Obviously it wasn’t the election result I personally was seeking, but both parties brought out voters who haven’t been participating during recent election cycles, and for Jeff Gahan to pull in an extra 1,000 votes over his total in 2015 cannot be overlooked even if I’d like to. Seems his cash was well spent.
To paraphrase H.L. Mencken, it remains that those 4,631 Gahan supporters knew exactly what they wanted, and now they’ll be getting it good and hard, but this doesn’t make the mayor’s ability to increase his support via 1,000 more votes any less newsworthy.
Of course, Duncan missed this, and a better indicator of her newspaper’s steady decline is hard to imagine.
You won’t be surprised to learn that I’m a bit discouraged, but life goes on.
What I’ll never forget about the 2019 election campaign in New Albany is the way the incumbent’s ludicrously massive pot of special interest money successfully deflected substantive discussion about so many important topics that his own political party supposedly cares about, as well as the accompanying way so many of the community’s self-encrusted pillars let him get away with it, because in the end tribal spasms count for more than anything else to them.
Their “team” won, and now they can return to their sustaining daily delusions, warm and safe on the fantasy side of those Potemkin facades.
Probably none of it will impact me, but lots of less fortunate folks are going to suffer the next four years because Jeff Gahan remains mayor, and the cool kids who’ll be so quick to criticize me for saying this aloud will be the same ones resolutely looking the other way when the whip comes down.
As usual, my main muse (his name is Jeff Gillenwater) has bored directly into the central points emerging from Tuesday’s balloting.
“We have to change the local culture, not just the people in office.
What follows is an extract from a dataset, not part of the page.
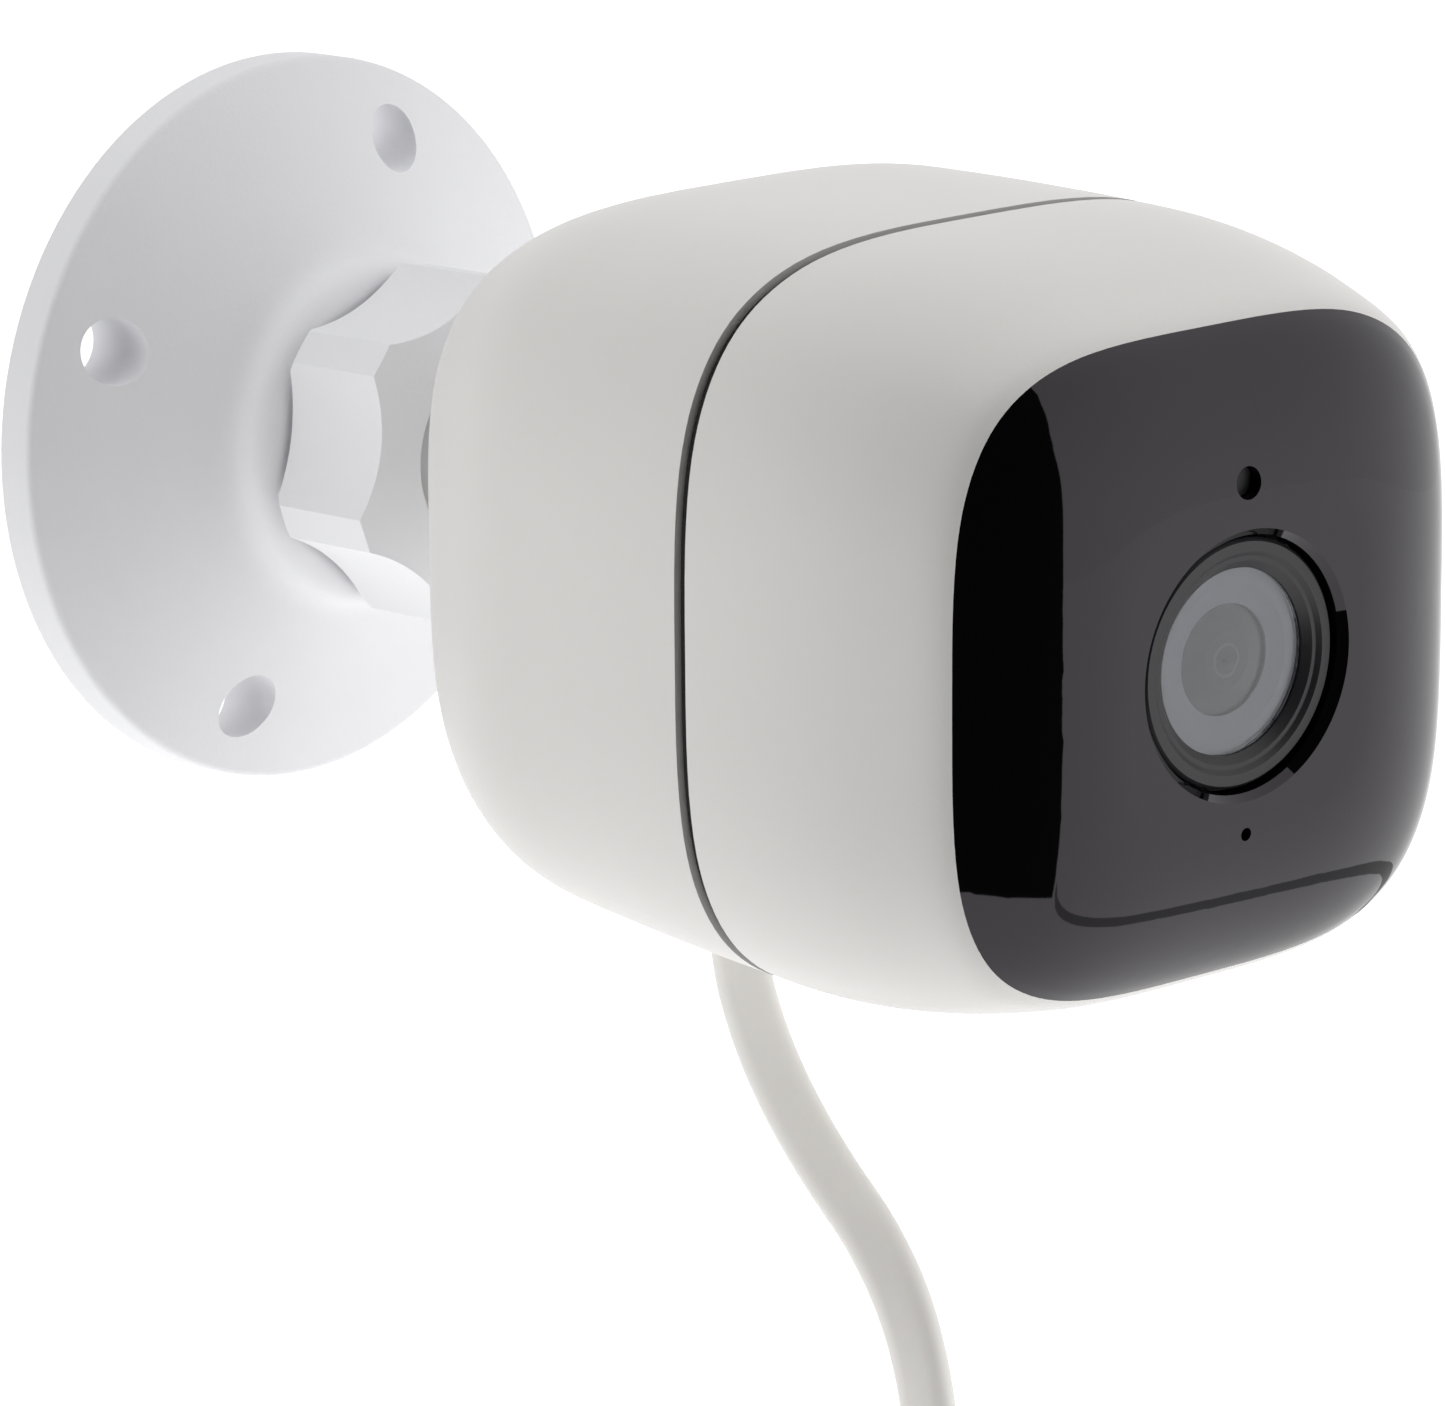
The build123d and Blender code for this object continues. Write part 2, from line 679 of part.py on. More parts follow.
with BuildPart() as lens_holder:
    with BuildSketch(station(main_board_station)):
        Rectangle(2 * holder_half, 2 * holder_half)
    extrude(amount=main_board_station - holder_front)
    with BuildSketch(station(main_board_station)):
        Circle(holder_bore)
    extrude(amount=main_board_station, mode=Mode.SUBTRACT)
    with BuildSketch(station(barrel_end + 0.2)):
        Circle(barrel_thread_radius + fit)
    extrude(amount=barrel_end, mode=Mode.SUBTRACT)
    with BuildSketch(station(main_board_station)):
        Rectangle(sensor_pocket[0], sensor_pocket[0])
    extrude(amount=sensor_pocket[1], mode=Mode.SUBTRACT)
    chamfer(lens_holder.edges().filter_by(lambda e: abs(e.length - main_board_station
                                                        + holder_front) < 0.01), length=holder_corner)
save(lens_holder, "lens_holder")

block("ir_cut_filter", (10.8, 10.8), (0, 0), main_board_station - 2.6, 0.6)
block("image_sensor", (8.4, 7.0), (0, 0), main_board_station, 1.4)
block("main_processor", (14, 14), (0, -12), main_board_station + board + 1.6, 1.6)
block("wifi_module", (14, 9), (0, 15), main_board_station + board + 1.8, 1.8)
block("board_connector", (18, 5), (0, 3), power_board_station,
      power_board_station - main_board_station - board)
block("power_inductor", (7, 7), (-9, 10), power_board_station + board + 4, 4)
block("lead_socket", (8, 5), (4, 10), power_board_station + board + 5, 5)
block("wifi_antenna", (28, 6.5), (0, power_board_size[1] / 2 + 3.25), power_board_station + 1.2, 0.8)

with BuildPart() as main_board:
    with BuildSketch(station(main_board_station + board)):
        Rectangle(*main_board_size)
        with board_posts():
            Circle(board_screw_radius + shell_screw_fit, mode=Mode.SUBTRACT)
    extrude(amount=board)
save(main_board, "main_board")

with BuildPart() as board_screws:
    with BuildSketch(station(main_board_station + board + board_screw_head[1])):
        with board_posts():
            Circle(board_screw_head[0])
    extrude(amount=board_screw_head[1])
    with BuildSketch(station(main_board_station + board)):
        with board_posts():
            Circle(board_screw_radius)
    extrude(amount=board_screw_length)
save(board_screws, "board_screws")

with BuildPart() as power_board:
    with BuildSketch(station(power_board_station + board)):
        Rectangle(*power_board_size)
    extrude(amount=board)
save(power_board, "power_board")

with BuildPart() as board_spacers:
    with BuildSketch(station(power_board_station)):
        with GridLocations(*spacer_pitch, 2, 2):
            RegularPolygon(spacer_radius, 6)
            Circle(spacer_bore, mode=Mode.SUBTRACT)
    extrude(amount=power_board_station - main_board_station - board)
save(board_spacers, "board_spacers")

with BuildPart() as sensor_board:
    with BuildSketch(station(sensor_board_station + board)):
        Circle(17)
        Rectangle(44, 20)
        Rectangle(14, 43)
        Circle(12.6, mode=Mode.SUBTRACT)
    extrude(amount=board)
save(sensor_board, "sensor_board")

with BuildPart() as ir_leds:
    with BuildSketch(station(sensor_board_station)):
        with GridLocations(2 * ir_spread, 0, 2, 1):
            Rectangle(3.5, 3.5)
    extrude(amount=1.4)
    with BuildSketch(station(sensor_board_station - 1.4)):
        with GridLocations(2 * ir_spread, 0, 2, 1):
            Circle(1.5)
    extrude(amount=1.4)
save(ir_leds, "ir_leds")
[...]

That means holding those self-encrusted pillars and cool kids every bit as accountable as the politicians themselves. There are plenty of “educated professionals” – not to mention professional educators – around here who ought to be ashamed to walk down the street today. But they’re not. Because they “won”.
“I’ll say again: Do not trust those people in politics or daily life. They lie. They cheat. They suck.
“Personally, I’m just glad we won’t be here in five, 10, 15 years as all the bright, shiny, unbid, and absurdly misdirected objects start to crumble and need substantial but wholly unfunded maintenance, not to mention an even more substantial change of overall direction toward the sustainable and/or regenerative well before current patronage projects are even paid off.
“Whoever gets stuck in office trying to deal with that is going to be wildly unpopular, likely owing to the crime of trying to be honest and realistic. New Albany votes not just like it’s the 1950s but as if the 50s are an infinite possibility. It would be wonderful if people had the forethought to choose better, to think even 10 or 20 years ahead. As is, they’ll be forced in future as usual without ever tracing their pending lack of choice back to choices they’re making now.”
Jeff also states the case in personal terms, and my household concurs.
“We both have long family histories here and in moving back thought we were going to be a part of genuine, cooperative community development. The insular power trip folks here, though, don’t want that at all. We both have a long collection of ugly stories and memories. A few along the way have sold out completely. Most have just left. Lots of talent rejected and wasted here in the name of “winning”.
“We’ve been here for 15 years or so, which is too long. During that time, though, everyone I’ve ever met here (except those getting a paycheck from a politician) who has legitimately studied urban planning or community and cultural development ends up disgusted and happy to leave.”
I’m grateful to Jeff for expressing my feelings. At first it seemed I might be angry after the beat-down. However, in terms of civic dysfunction, the results were entirely in keeping with the very nature of New Albany. I’m sad and a tad puzzled. That’s just about it.
One doesn’t stop caring, agitating or fighting after losing a single battle or one ballgame. However, multiple setbacks suggest reformatted thinking and different tactics. We’ll see how this goes. In the meantime, there’ll be some literal and figurative housecleaning in my universe, and a period of desperately needed cerebral battery recharging in Europe later this month.
Political asylum in Trieste? Now that’s a pleasing thought.